History-making music group for UMM - morris mn

History-making music group for UMM - morris mn
The UMM men's chorus opened the Minnesota Day program at the 1962 Seattle World's Fair (Century 21 Exposition).

Wednesday, April 8, 2020

From Minneapolis to Morris: sing, sing, sing!

Ralph E. Williams in 1962 here in Morris
"When he put on a full dress suit, he was the best looking guy you ever saw." 
- Edward Crepeau, writing about the late Ralph E. Williams, founder of UMM music, when Ralph directed the Apollo Male Chorus, Minneapolis
 
Well, how am I doing with my brown corduroys?
I have been blogging about family lately, more than usual, because of the void caused by the pandemic shutdown. No high school sports as a background in our lives. The lights were turned on at our softball/baseball fields in Motown Monday night, as a gesture of "keeping the faith" with our prep sports. This too shall pass, or something like that. It was a nice gesture even if puzzling for some observers.
It was logical for my late father to be inclined toward forming a male-only chorus when he came to our Motown in 1960. The UMM men's chorus became quite ballyhooed. Consider Dad's background with the heralded Minneapolis-based men's ensemble in the 1950s. I have no memory of my father directing the Minneapolis Apollo Male Chorus. That's because this stint ended in 1955, the year I was born.
Dad already had a full and exciting music resume by the time yours truly came into the world. Hope my birth was not a complication for him, but it may have been. He continued teaching music at the University of Minnesota-St. Paul School of Agriculture. I do have some foggy but pleasant memories of that. I was preschool. I was watching the Loretta Young TV show at our rented place in St. Paul.
A genealogy website informs me I was born in Ramsey MN on the east end of the Twin Cities. We shopped at the Applebaum's Grocery Store. There was a sledding hill close to where we lived. UMM had not yet been born. Our campus here was humming along in its final days of its own ag school chapter.
The West Central School of Agriculture is a cornerstone of Morris history, most revered. UMM and the WCSA functioned side by side for a time. Dad directed a mass unit that included students of both. Del Sarlette recently had framed a large photo of that significant group from the 1961-62 year.
 
A headliner for UMM
But most of all, Dad's men's chorus got attention in UMM's heady early chapters. The days of that were probably numbered. Unless there was an equal opportunity for women in terms of the overall experience and attention gained, it was not going to fly indefinitely.
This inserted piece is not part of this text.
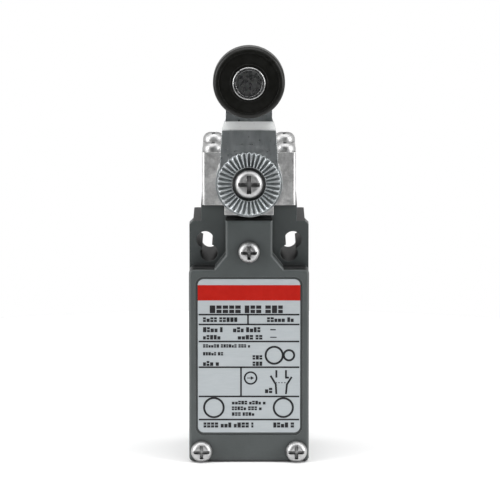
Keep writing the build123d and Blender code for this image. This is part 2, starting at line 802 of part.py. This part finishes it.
# ---- one file per piece ----
pieces = {
    "body_housing": body_housing.part,
    "cover": cover.part,
    "cover_gasket": cover_gasket.part,
    "rating_label": rating_label.part,
    "cover_screws": cover_screws.part,
    "head_housing": head_housing.part,
    "rear_cap": rear_cap.part,
    "head_gasket": head_gasket.part,
    "head_screws": head_screws.part,
    "shaft_bush": shaft_bush.part,
    "shaft_seal": shaft_seal.part,
    "lever_shaft": lever_shaft.part,
    "cam": cam.part,
    "shaft_circlip": shaft_circlip.part,
    "lever_spring": lever_spring.part,
    "lever_arm": lever_arm.part,
    "lever_washer": lever_washer.part,
    "lever_screw": lever_screw.part,
    "roller": roller.part,
    "roller_spacer": roller_spacer.part,
    "roller_pin": roller_pin.part,
    "guide_bush": guide_bush.part,
    "plunger": plunger.part,
    "plunger_spring": plunger_spring.part,
    "contact_block": contact_block.part,
    "contact_block_lid": contact_block_lid.part,
    "nc_terminal_left": nc_terminal_left,
    "nc_terminal_right": nc_terminal_right,
    "no_terminal_left": no_terminal_left,
    "no_terminal_right": no_terminal_right,
    "nc_bridge": nc_bridge,
    "no_bridge": no_bridge,
    "contact_carrier": contact_carrier.part,
    "contact_spring": contact_spring.part,
    "terminal_clamps": terminal_clamps.part,
    "terminal_screws": terminal_screws.part,
    "block_screws": block_screws.part,
    "earth_clamp": earth_clamp.part,
    "earth_screw": earth_screw.part,
}
for name, piece in pieces.items():
    piece.label = name
    export_step(piece, f"parts/{name}.step")
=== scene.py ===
import json
import math
import random

import bmesh
import bpy
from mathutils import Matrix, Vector


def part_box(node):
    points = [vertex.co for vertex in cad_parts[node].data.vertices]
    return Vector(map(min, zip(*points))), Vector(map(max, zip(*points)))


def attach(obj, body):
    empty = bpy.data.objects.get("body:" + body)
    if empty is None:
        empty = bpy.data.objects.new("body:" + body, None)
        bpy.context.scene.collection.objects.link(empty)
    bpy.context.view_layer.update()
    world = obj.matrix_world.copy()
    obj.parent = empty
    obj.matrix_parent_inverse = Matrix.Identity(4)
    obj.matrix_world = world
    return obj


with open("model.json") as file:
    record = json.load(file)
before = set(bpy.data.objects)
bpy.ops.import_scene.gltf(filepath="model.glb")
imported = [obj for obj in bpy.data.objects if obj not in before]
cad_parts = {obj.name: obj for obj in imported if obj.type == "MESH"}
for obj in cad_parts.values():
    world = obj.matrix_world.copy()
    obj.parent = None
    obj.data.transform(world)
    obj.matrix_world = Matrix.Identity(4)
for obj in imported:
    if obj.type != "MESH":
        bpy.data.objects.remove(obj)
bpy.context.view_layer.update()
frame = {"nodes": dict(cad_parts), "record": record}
MM = 0.001


# ---------------------------------------------------------------- camera
def place_towards(thing, place, target):
    """Put a camera or a light at a place and turn it to a target."""
    thing.location = place
    thing.rotation_euler = (target - thing.location).to_track_quat("-Z", "Y").to_euler()
    bpy.context.collection.objects.link(thing)


CAMERA_DISTANCE = 1.0
CAMERA_LIFT = math.radians(9.3)
CAMERA_NEAR = 0.01
FRAME_HEIGHT = 124.5 * MM      # height of the view at the front of the cover
SENSOR = 36.0
AIM_X = 0.25 * MM
AIM_Z = 53.9 * MM
COVER_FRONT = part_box("cover")[0][1]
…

I'm not sure Dad was adequately aware of that. He grew up in different times when maybe society set aside advantages for the male gender - do you suppose?
Dad directed the UMM pep band at the old P.E. Annex in a time when there were no college women's sports teams. None! Lordy. People his age had notions ingrained about gender roles, to an extent. Society had to be coached out of all that. And like all major societal change, it can advance like a glacier. I know Dad was enlightened on race and peace issues.
 
"Fight, fight, fight for Morris U"
Perhaps I had a permanent defensiveness ingrained in my nature due to Dad's UMM fight song being retired. One can hash over these things - I have suggested the song might have one lyrical deficiency which I have suggested could be remedied - but to hear an instrumental version is 100 percent satisfying, I assure you. I don't think there was an introduction, either for the fight song or the Hymn which Dad also wrote. This can be remedied for any tune by just playing the last few bars.
No intro? All creators of music have their particular traits, like Neil Diamond starting out his songs with the title of the song. One of mine is to use "ya" instead of "you" in order to get a rhyme! My father had a great many compositions commercially published. I have had none, so the comparison ends there. But I have the right to embrace the pastime and to dream a little.
Dad's sacred music continues to be performed at churches across the USA. Dad's time at UMM was when society was going through some tumult, where I feel academic and Christian messages had to be separated. I'm not one for "pushing" Christian messages. I made peace with the Christian faith after Dad passed away. It's getting harder again - quite hard - as so much of the faith has become intertwined with Donald Trump. It defies understanding IMHO.
But I attend church where my parents went, First Lutheran, and try to hang in there. Don't worry: First Lutheran of the ELCA will never bow down and pay homage to Trump. Let the Apostolics and others do that, too many others. I pray for an awakening, a renaissance.
How humble my life is, compared to my father's. Here's a paragraph from a retrospective publication re. the Minneapolis Apollo Club:
 
In 1951 Williams because the seventh director of the Apollo Club. Melvin Burlingame, former historian of the Club wrote in 1964: "His term of directorship was highlighted by his interpretation of the Club's music, his brilliant showmanship, stage presentation and personality. With the introduction of his own compositions and arrangements into the programs of the Apollo Club, the Club produced a new sound that was excitingly different from the usual choral fare."
 
All very good, but consider my brown corduroys too.